» **Goal**
Scan the following material for the string "piece" and copy each line in which it appears.

» **Dataset records**
↓

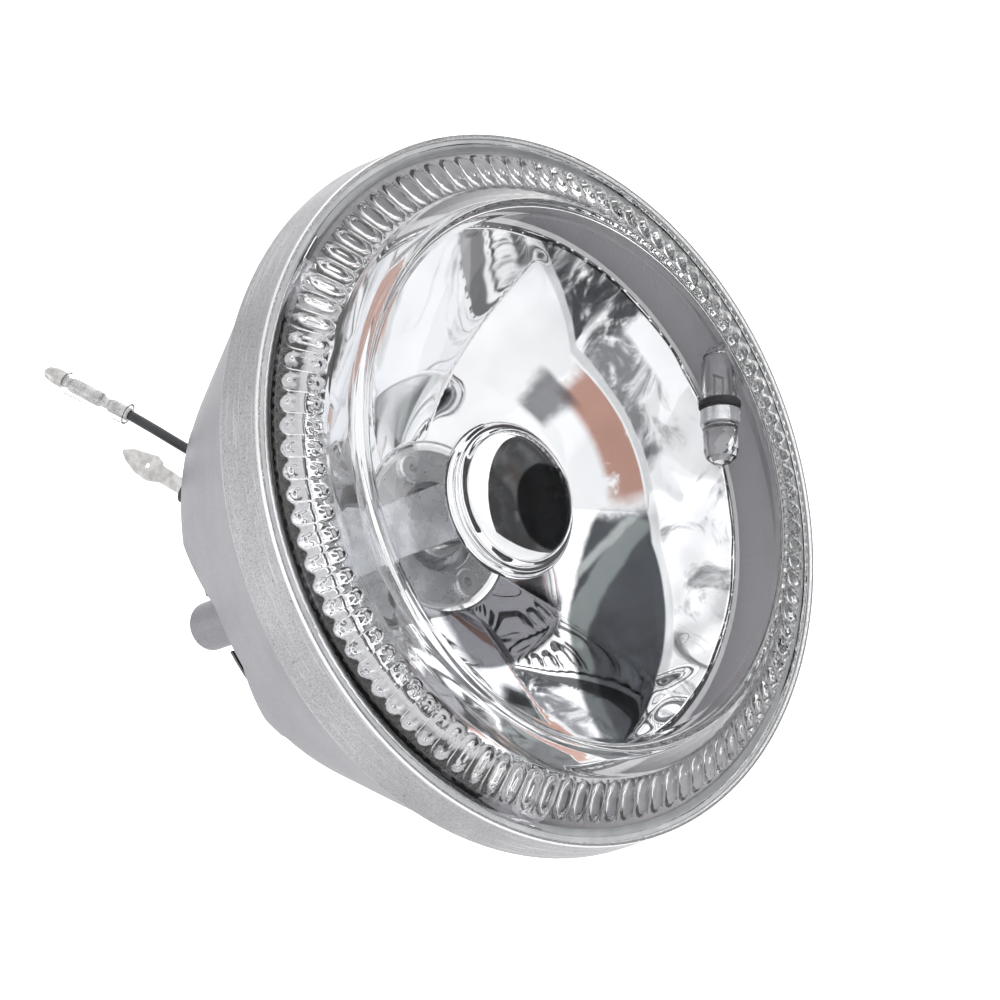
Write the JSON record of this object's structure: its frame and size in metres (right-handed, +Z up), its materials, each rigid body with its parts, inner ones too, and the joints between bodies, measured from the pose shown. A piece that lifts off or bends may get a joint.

↑
↓

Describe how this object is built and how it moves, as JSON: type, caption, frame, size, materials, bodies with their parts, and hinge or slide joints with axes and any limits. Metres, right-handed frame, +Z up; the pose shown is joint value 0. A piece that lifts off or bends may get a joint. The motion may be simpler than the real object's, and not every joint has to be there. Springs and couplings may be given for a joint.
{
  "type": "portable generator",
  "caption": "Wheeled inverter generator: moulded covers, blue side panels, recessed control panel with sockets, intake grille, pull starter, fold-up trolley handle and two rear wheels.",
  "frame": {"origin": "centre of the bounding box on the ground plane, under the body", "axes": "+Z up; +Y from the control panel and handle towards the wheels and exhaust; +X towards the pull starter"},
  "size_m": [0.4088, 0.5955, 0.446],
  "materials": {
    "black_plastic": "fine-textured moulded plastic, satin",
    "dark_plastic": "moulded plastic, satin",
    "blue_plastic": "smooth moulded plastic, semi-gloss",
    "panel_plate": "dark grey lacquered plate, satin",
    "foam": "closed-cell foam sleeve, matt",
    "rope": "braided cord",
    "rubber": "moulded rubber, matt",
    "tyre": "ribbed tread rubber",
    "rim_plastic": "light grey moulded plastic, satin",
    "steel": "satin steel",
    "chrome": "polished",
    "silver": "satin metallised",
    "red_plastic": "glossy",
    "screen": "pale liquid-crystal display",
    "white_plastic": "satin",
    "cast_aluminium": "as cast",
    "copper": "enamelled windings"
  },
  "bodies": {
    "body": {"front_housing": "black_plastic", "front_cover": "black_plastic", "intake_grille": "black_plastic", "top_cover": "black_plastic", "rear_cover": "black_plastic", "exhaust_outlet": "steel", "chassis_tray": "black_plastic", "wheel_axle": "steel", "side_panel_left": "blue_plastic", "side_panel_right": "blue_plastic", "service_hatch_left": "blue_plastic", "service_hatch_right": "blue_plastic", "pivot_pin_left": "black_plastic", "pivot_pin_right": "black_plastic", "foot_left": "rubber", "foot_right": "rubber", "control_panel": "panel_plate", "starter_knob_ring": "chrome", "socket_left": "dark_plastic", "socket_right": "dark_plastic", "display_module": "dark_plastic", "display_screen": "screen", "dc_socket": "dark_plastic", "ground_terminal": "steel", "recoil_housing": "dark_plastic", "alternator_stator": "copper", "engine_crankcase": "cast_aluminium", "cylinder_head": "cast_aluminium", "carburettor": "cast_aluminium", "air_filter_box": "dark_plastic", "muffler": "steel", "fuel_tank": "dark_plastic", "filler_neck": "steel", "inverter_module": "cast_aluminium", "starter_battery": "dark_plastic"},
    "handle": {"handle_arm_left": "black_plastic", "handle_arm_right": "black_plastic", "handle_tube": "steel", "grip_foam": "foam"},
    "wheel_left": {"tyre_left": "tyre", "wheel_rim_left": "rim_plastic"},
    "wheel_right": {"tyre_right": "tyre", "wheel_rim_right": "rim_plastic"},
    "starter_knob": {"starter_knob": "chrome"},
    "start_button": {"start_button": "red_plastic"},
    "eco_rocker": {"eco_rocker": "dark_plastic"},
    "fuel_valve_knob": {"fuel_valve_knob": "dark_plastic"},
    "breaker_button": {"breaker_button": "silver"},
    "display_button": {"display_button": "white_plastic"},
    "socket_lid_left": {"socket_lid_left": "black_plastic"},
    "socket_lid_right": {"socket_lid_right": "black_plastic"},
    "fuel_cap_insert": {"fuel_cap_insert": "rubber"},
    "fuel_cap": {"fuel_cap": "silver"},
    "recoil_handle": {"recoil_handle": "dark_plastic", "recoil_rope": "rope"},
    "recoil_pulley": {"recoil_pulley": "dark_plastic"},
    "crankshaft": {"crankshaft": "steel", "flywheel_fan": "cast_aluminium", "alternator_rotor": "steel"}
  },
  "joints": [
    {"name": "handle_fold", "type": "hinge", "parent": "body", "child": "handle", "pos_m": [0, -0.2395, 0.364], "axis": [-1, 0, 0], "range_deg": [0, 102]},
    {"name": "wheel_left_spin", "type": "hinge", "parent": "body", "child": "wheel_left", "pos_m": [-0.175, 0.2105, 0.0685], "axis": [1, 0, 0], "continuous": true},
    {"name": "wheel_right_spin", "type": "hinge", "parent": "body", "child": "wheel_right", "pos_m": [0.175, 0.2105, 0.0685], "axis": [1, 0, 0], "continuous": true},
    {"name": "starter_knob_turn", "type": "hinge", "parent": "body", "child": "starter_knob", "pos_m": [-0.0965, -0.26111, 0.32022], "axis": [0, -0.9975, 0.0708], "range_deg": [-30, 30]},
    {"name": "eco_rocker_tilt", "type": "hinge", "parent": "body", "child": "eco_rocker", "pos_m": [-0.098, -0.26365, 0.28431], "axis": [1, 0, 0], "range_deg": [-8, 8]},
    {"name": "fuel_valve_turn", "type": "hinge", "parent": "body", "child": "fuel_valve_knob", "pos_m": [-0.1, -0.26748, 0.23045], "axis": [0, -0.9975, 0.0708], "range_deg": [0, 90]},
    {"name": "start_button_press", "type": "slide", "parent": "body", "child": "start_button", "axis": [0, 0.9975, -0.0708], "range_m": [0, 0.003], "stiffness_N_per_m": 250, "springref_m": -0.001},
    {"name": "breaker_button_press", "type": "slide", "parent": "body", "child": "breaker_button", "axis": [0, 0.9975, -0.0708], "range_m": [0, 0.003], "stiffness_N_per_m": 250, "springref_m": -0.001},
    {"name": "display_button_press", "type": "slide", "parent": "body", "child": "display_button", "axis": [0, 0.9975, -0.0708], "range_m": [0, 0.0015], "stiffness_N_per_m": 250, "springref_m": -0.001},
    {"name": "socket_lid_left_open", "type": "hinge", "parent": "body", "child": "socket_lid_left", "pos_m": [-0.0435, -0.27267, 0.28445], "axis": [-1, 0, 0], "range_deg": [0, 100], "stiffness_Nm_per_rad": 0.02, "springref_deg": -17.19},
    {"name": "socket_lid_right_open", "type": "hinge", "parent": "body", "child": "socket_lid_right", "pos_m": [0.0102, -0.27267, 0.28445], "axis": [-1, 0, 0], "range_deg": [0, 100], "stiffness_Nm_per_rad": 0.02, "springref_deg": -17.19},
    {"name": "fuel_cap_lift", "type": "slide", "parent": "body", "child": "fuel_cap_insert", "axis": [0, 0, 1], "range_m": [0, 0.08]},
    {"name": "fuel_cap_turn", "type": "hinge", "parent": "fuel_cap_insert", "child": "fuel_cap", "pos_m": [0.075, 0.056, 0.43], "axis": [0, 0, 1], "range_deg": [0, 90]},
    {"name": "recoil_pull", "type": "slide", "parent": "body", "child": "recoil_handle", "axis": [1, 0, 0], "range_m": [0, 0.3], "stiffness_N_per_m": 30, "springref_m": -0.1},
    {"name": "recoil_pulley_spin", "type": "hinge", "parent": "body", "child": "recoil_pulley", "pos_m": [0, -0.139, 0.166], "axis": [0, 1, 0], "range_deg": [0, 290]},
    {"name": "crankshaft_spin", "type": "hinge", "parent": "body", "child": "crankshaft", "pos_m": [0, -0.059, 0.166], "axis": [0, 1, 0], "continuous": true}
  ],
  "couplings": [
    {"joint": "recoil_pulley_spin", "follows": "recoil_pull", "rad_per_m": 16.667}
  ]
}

↑

» **Written solution**
Write the JSON record of this object's structure: its frame and size in metres (right-handed, +Z up), its materials, each rigid body with its parts, inner ones too, and the joints between bodies, measured from the pose shown. A piece that lifts off or bends may get a joint.
Describe how this object is built and how it moves, as JSON: type, caption, frame, size, materials, bodies with their parts, and hinge or slide joints with axes and any limits. Metres, right-handed frame, +Z up; the pose shown is joint value 0. A piece that lifts off or bends may get a joint. The motion may be simpler than the real object's, and not every joint has to be there. Springs and couplings may be given for a joint.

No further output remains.